- Born: Ryan Lam May 28, 1973 (age 53) Dunnville, Canada
- Education: Carleton University
- Years active: 2000–present
- Website: ryanhayashi.com

= Ryan Hayashi =

Canadian magician

Ryan Lam (born May 28, 1973) known professionally as Ryan Hayashi, is a Canadian magician, mentalist and performer. Hayashi focuses on coin magic and is known for his coin matrix. He also works in other forms of magic including cards, mentalism and displays of skill such as blindfolded performances with a samurai sword. Hayashi has performed magic in 18 different countries. He is a self-described "samurai entertainer" and has performed on multiple talent contests including Germany's Got Talent, Britain's Got Talent and Czechoslovakia's Got Talent.

==Career==
Hayashi began pursuing magic at the age of eight and began training in martial arts when he was nine. After high school, he studied French and linguistics at Carleton University in Ottawa in 1992. He began training in traditional Shotokan and worked as an English lecturer in Tokyo. In 2000, he moved to Mannheim, Germany where he made a name for himself as a magician. There, since at least as far back as July 30th, 2008, he has owned and currently operates The Hayashi Dojo Karateschule.

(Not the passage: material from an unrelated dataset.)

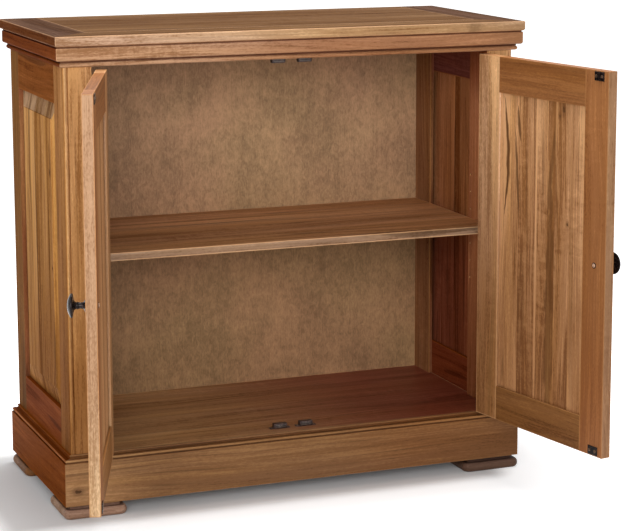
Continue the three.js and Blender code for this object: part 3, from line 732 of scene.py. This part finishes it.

Hayashi took part in his first magic championship in 2001. His second championship was the Deutsche Meisterschaften Der Zauberkunst where he placed 4th which was not enough to qualify for the FISM World Championships. From 2003 to 2005 he participated in 16 competitions worldwide, including the SAM European Championships of Magic. Hayashi won the MacMillan International Magic Competition in 2003 and gained the unofficial title "European Champion of Magic" in 2005.

He won first place in card magic during the 2005 German Championships and second place in micromagic qualifying him for the 2006 FISM World Championships in Stockholm. In 2007, Hayashi won the audience award at the IBM Gold Cups National Championships in the United States. He has made various appearances at the Magic Circle in London, the Wizard's Inn in Tokyo, the 4F Convention in Batavia, New York, the British IBM in Eastbourne and the Magic Castle in Hollywood.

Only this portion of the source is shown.